R: Ricky is fucking unbelievable. We saw him play with Soilwork when we were out with those guys and then we got the news that our drummer was quitting and everything, and uh, through the grapevine we found out that he was interested in coming to America [from Sweden] and he loved our band and everything, so we just kinda worked it out. He came to America in like the second week of January and we had about twelve days – he’d never played a Chimaira song in his life – and we had about twelve days for him to learn an entire hour-and-fifteen-minute headlining set. And then we shipped right back over to Europe and did that headlining tour with him and the first couple of days he was maybe a little nervous and getting into it, but now he’s just totally cool. And he’s great to watch – on the headlining shows he does a full seven- or eight-minute drum solo and that’s how we introduce him to the crowd, you know. “Check out our new drummer,” stuff like that, and he just blows people away. But on this tour we only have maybe a half-hour to play, so he does a little thirty second thing in the middle of one of our songs.

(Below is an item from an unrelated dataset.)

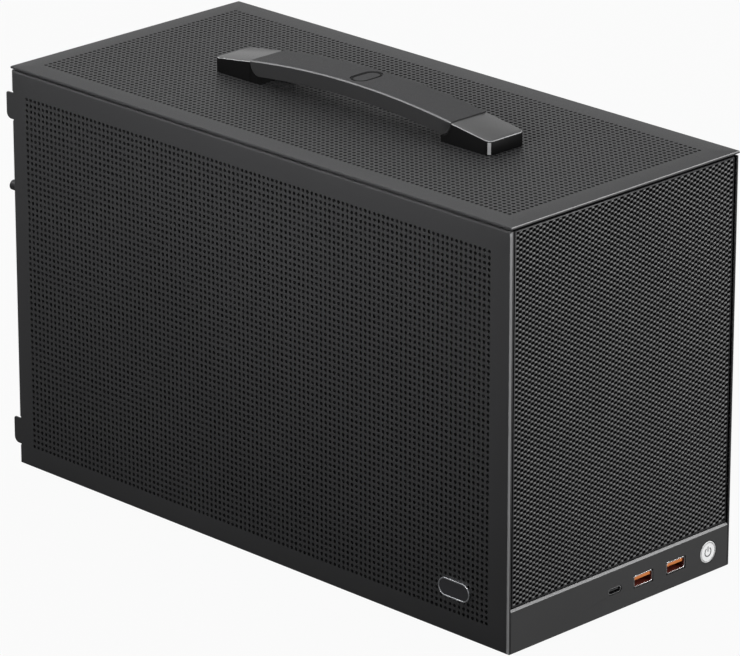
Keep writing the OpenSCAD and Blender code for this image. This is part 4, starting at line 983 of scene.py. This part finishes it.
slot_finish = {
    "panel_steel": powder_coat, "mesh_steel": node_light_and_shade, "frame_steel": frame_paint, "strip_metal": strip_paint,
    "zinc_screw": zinc, "black_screw": screw_black, "brass_standoff": turned_brass, "clip_plastic": nylon,
    "black_plastic": moulded_black, "cap_plastic": cap_plastic, "button_white": button_white,
    "orange_plastic": tongue_orange, "port_shell": port_nickel, "board_green": board_green,
    "badge_metal": badge_rim, "grip_rubber": grip_rubber, "foot_rubber": foot_rubber,
}
for part in frame["record"]["subparts"]:
    node = frame["nodes"][part["node"]]
    paint(node, slot_finish[part["material_slot"]])

# ---- floor, light and camera ------------------------------------------------------------------------------

scene = bpy.context.scene
scene.view_settings.view_transform = "Standard"

bpy.ops.object.select_all(action="DESELECT")
bpy.ops.mesh.primitive_plane_add(size=12, location=(0, 0, -0.1 * MM))
floor = new_piece("floor")
pale = bpy.data.materials.new("pale_floor")
pale.use_nodes = True
tree = pale.node_tree
matt = tree.nodes["Principled BSDF"]
matt.inputs["Base Color"].default_value = (0.2, 0.2, 0.2, 1)
matt.inputs["Roughness"].default_value = 0.9
glow = tree.nodes.new("ShaderNodeEmission")
glow.inputs["Color"].default_value = (1, 1, 1, 1)
path = tree.nodes.new("ShaderNodeLightPath")
side = tree.nodes.new("ShaderNodeNewGeometry")
clear = tree.nodes.new("ShaderNodeBsdfTransparent")
# seen by the camera the floor is nearly white, and from below it lets the underside be seen
mostly = mix_shaders(tree, 0.95, matt.outputs["BSDF"], glow.outputs["Emission"])
seen = mix_shaders(tree, path.outputs["Is Camera Ray"], matt.outputs["BSDF"], mostly)
from_below = mix_shaders(tree, side.outputs["Backfacing"], seen, clear.outputs["BSDF"])
tree.links.new(from_below, tree.nodes["Material Output"].inputs["Surface"])
paint(floor, pale)

world = bpy.data.worlds.new("studio")
scene.world = world
world.use_nodes = True
tree = world.node_tree
back = tree.nodes["Background"]
back.inputs["Color"].default_value = (0.75, 0.76, 0.78, 1)
back.inputs["Strength"].default_value = 0.115
white = tree.nodes.new("ShaderNodeBackground")
white.inputs["Color"].default_value = (1, 1, 1, 1)
white.inputs["Strength"].default_value = 1.0
path = tree.nodes.new("ShaderNodeLightPath")
# all white for the camera, six tenths of it in reflections
share = maths(tree, "MULTIPLY_ADD", path.outputs["Is Glossy Ray"], 0.6, path.outputs["Is Camera Ray"])
mix = mix_shaders(tree, share, back.outputs["Background"], white.outputs["Background"])
tree.links.new(mix, tree.nodes["World Output"].inputs["Surface"])


def soft_light(name, place, target, size, power, spread_degrees=180):
    lamp = bpy.data.lights.new(name, "AREA")
    lamp.shape = "RECTANGLE"
    lamp.size, lamp.size_y = size
    lamp.energy = power
    lamp.spread = math.radians(spread_degrees)
    holder = bpy.data.objects.new(name, lamp)
    scene.collection.objects.link(holder)
    holder.location = place
    holder.rotation_euler = (Vector(target) - Vector(place)).to_track_quat("-Z", "Y").to_euler()


soft_light("top_box", (0.1, 0.5, 1.7), (0, 0, 0.2), (1.5, 1.5), 15)
soft_light("front_box", (0.95, -2.0, 0.32), (0, -0.1, 0.1), (0.8, 0.5), 35)
soft_light("left_box", (-1.2, -0.2, 0.75), (-0.08, 0, 0.51), (0.4, 0.4), 3.0, 50)
soft_light("front_edge_light", (1.45, -0.77, 1.45), (0, -0.1, 0.15), (0.6, 0.6), 9)
soft_light("left_edge_light", (-0.77, 1.45, 1.45), (0, 0, 0.2), (0.6, 0.6), 6.5)

PHOTO_WIDTH, FOCAL_PIXELS = 740, 5374.9
azimuth, elevation = math.radians(-44.967), math.radians(20.401)
to_eye = Vector((math.sin(azimuth) * math.cos(elevation), -math.cos(azimuth) * math.cos(elevation),
                 math.sin(elevation)))
across = Vector((math.cos(azimuth), math.sin(azimuth), 0))
upward = to_eye.cross(across)
middle = Vector((0, BODY_Y, (BASE_Z + TOP_Z) / 2))
eye = bpy.data.cameras.new("photo_camera")
eye.sensor_width = 36
eye.lens = eye.sensor_width * FOCAL_PIXELS / PHOTO_WIDTH
camera = bpy.data.objects.new("photo_camera", eye)
scene.collection.objects.link(camera)
camera.location = middle + to_eye * 2.616 + across * 1.673 * MM + upward * -7.584 * MM
camera.rotation_euler = Matrix((across, upward, to_eye)).transposed().to_euler()
eye.clip_start, eye.clip_end = 0.1, 30
scene.camera = camera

But he’s loving it. He was just telling me last night that he’s finally found his place in life with Chimaira.


S&T: Oh that’s cool.

R: So he’s real happy and he’s adjusting just fine.


S&T: So he didn’t leave them to join you, he just happened to be leaving?

R: Well, it’s a combination of both. He was looking for an opportunity to maybe come to America and join a new band and stuff, but if that opportunity didn’t ever arise, he’d probably still be playing with Soilwork right now.


S&T: I got you. So what do you think is the biggest difference between having him back there and having Andy [Herrick] back there? And I’m not talking about Andy towards the end, ‘cause I’ve read stuff to the effect that maybe you thought his heart just wasn’t into it.

R: We saw that his heart wasn’t really into for totally the last full year, and maybe the last couple years. We knew it was inevitable that he was gonna tell us he just couldn’t do it anymore. Andols is a great drummer, super technical, played his parts perfectly and everything, but like, he didn’t love music the way we love music, and everything that’s involved – the touring, writing and recording. But Ricky does. As soon as he hopped behind the kit, the vibe was just insane for us. Like, I can’t wait to start writing new material with him and everything. He loves to play the drums and he loves everything about music the way I do and I’m a big writer in the band so I can’t wait to sit down and start belting out new material with him. And the listeners are gonna hear the difference in someone who loves to play drums as opposed to someone who didn’t love to play drums, and just did the parts.


S&T: So basically the difference is a guy who wants to be there and having just a technician back there who’s just playing his parts.

R: Right, right. God bless Andols. I wish him the best and everything, but yeah, we’re super blessed to have Ricky now.


S&T: It’s kind of weird though – you said that for a year or maybe even longer, you felt like his heart wasn’t in it. A band is like a family, so how do you handle that? Do you ignore it, address it, wait for it to come to its boiling point?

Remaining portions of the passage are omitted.